HIS 810 01 7992 MASTER’S THESIS
The student working on his/her master’s thesis enrolls for credit, in most departments not to exceed six, as determined by his/her advisor. Credit is not awarded until the thesis has been accepted.
HIS 825 01 7972 MASTER’S STUDY
To establish residence for non-thesis master’s students who are preparing for major examinations. Credit not granted. Regarded as full-time residence.
HIS 830 01 7988 DOCTORAL DISSERTATION
Required of all candidates for the Ph.D. The student will enroll for credit as determined by his/her advisor, but for not less than a total of 12 hours.
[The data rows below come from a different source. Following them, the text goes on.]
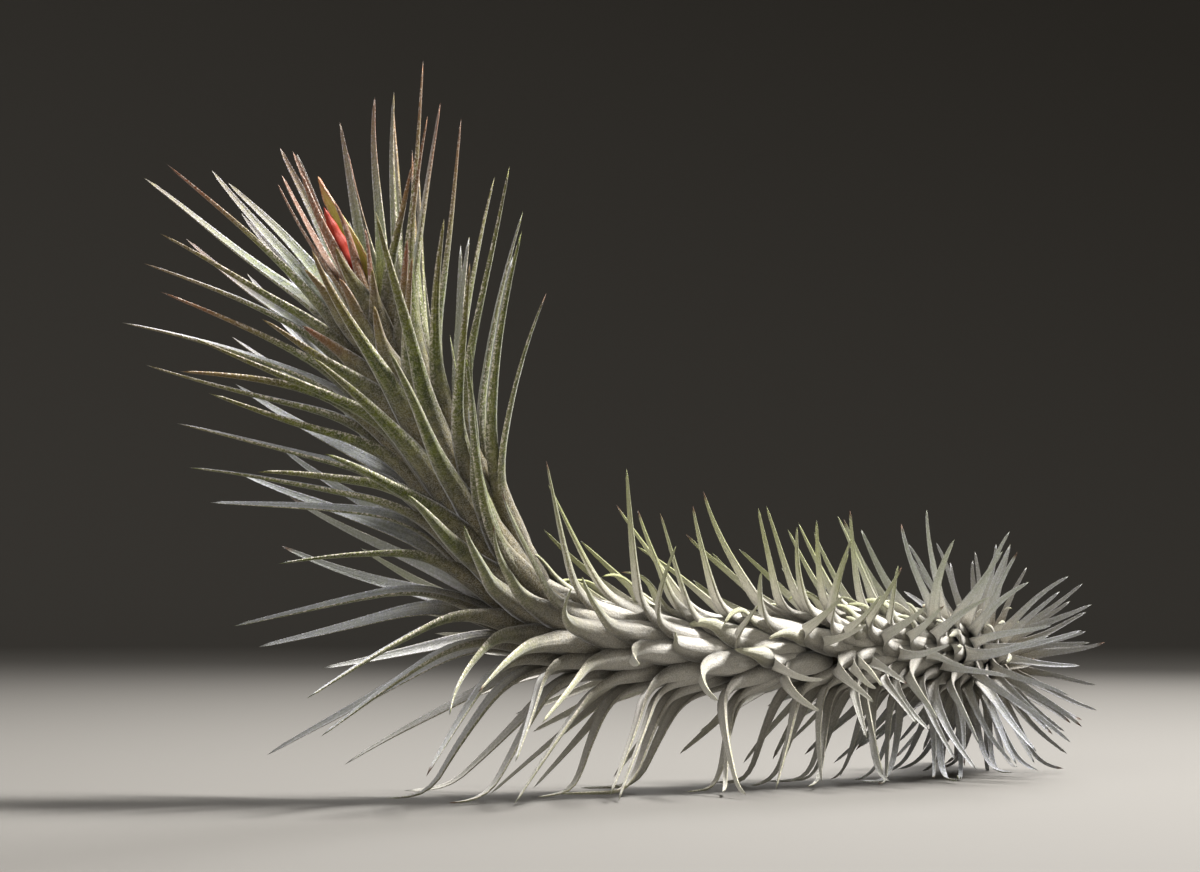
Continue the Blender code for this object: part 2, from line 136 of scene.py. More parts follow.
# The leaves that lie on the surface, and the three among them that carry the plant.
LIES_UNDER = -0.93
LYING_LENGTH = 1.08
LYING_SPREAD_DEG = 9
REST_MM = 0.35  # height of a lying leaf's middle above its floor
LANDING_MM = 5.5  # height over which it levels out
CLEAR_MM = 0.3  # floor of every leaf but the three
LOW_TIP_MM = 3 * CLEAR_MM  # the three are chosen among the leaves whose tips end lower than this
PROPS_MM = ((-47, 21), (-20, -21), (68, -8))  # where the three touch the surface, round the plant's weight
PROP_SPREAD_DEG = 12
CLOSE_AT_MOST_DEG = 60  # how far a leaf's spread may close to keep it off its floor
CLOSING_TRIES = 14

# Slimmer leaves that crowd the old part between the first ones, as further spirals:
# (degrees from the first spiral, start in mm from the old end, end as a share of the stem)
CROWDS = ((-16.5, 5.1, 0.56), (26.2, 3.9, 0.38), (-42.5, 3.2, 0.38))
CROWD_WIDTH = 0.8
CROWD_ALL_ROUND = 0.34  # past this share of the stem only some stand on its lower side
CROWD_BELOW = 0.35

# ---- the shape of a leaf -----------------------------------------------------------------------------------
LEAF_STEPS = 24  # straight steps in a leaf's midline
LEAF_SIDES = 12
LEAF_RINGS = 28
RING_CROWDING = 1.15  # over 1 sets the rings closer towards the root
TIP_WIDTH_MM = 0.35
TIP_THICK_MM = 0.3
THICK_SHARE = 0.5  # thickness as a share of the width
ROOT_SHARE = 0.6  # width of a sheath at its root, of the width where it swells
HEEL_SHARE = 0.16  # share of a sheath's length over which its bottom is rounded off
HEEL_WIDTH = 0.25  # width at the very bottom, of the width there without rounding
SWELL_LOW = 0.75  # under 1 sets the widest place nearer to the root
SHOULDER_FALL = 2.3  # how soon the neck's shoulders narrow into the blade
SHOULDER_HOLLOW = 1.5  # over 1 draws the shoulders' outline in
BLADE_TAPER = 0.85  # under 1 keeps the blade wide for longer
SHEATH_CURL = 0.22  # how far the edges curl up, as a share of the width
BLADE_CURL = 0.20
INNER_BULGE = 0.30  # how far the inner face bulges, of what the outer one does
WAVE_MM = 0.28
WAVE_RISE = (0, 0.4)  # along the leaf
WAVES = (7.5, 6.1)  # how fast it waves to its side and to its inner face, in radians per leaf
BLADE_RISE = (0.75, 1.1)  # where the skin of the blade takes over, in sheath lengths
LEAF_MARKS = ("along", "across", "face", "blade", "old", "share", "tint")
ROD_MARKS = ("along", "across")

# ---- the growing tip ---------------------------------------------------------------------------------------
SEAT_GAP_MM = 0.3  # between a piece and its neighbour
COLLAR_RADIUS_MM = 2.1
COLLAR_HEIGHT_MM = 3.0
COLLAR_SIDES = 24
COLLAR_RINGS = 4
HEART_ROOT_MM = 1.5  # distance of a heart leaf's root from the collar's centre
HEART_ROOT_HEIGHT_MM = 0.8
HEART_WIDTH_MM = 2.8
HEART_THICK_MM = 0.8
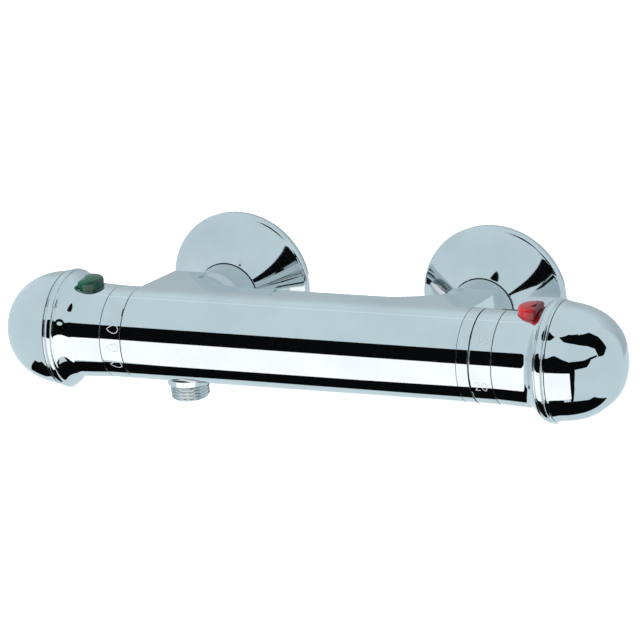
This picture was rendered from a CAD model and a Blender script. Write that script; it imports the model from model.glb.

Up to 12 hours may be taken in a regular semester, but not more than six in a summer session.
HIS 840 01 7970 POST CAND DOC DISSERTATION
Required of all candidates for the Ph.D. who have advanced to candidacy. The student will enroll for credit as determined by his/her advisor.
HIS 850 01 7975 RESEARCH IN RESIDENCE
Used to establish research in residence for the Ph.D. after the student has been enrolled for the permissible cumulative total in appropriate doctoral research. Credit not granted. May be regarded as full-time residence as determined by the Dean of the Graduate School.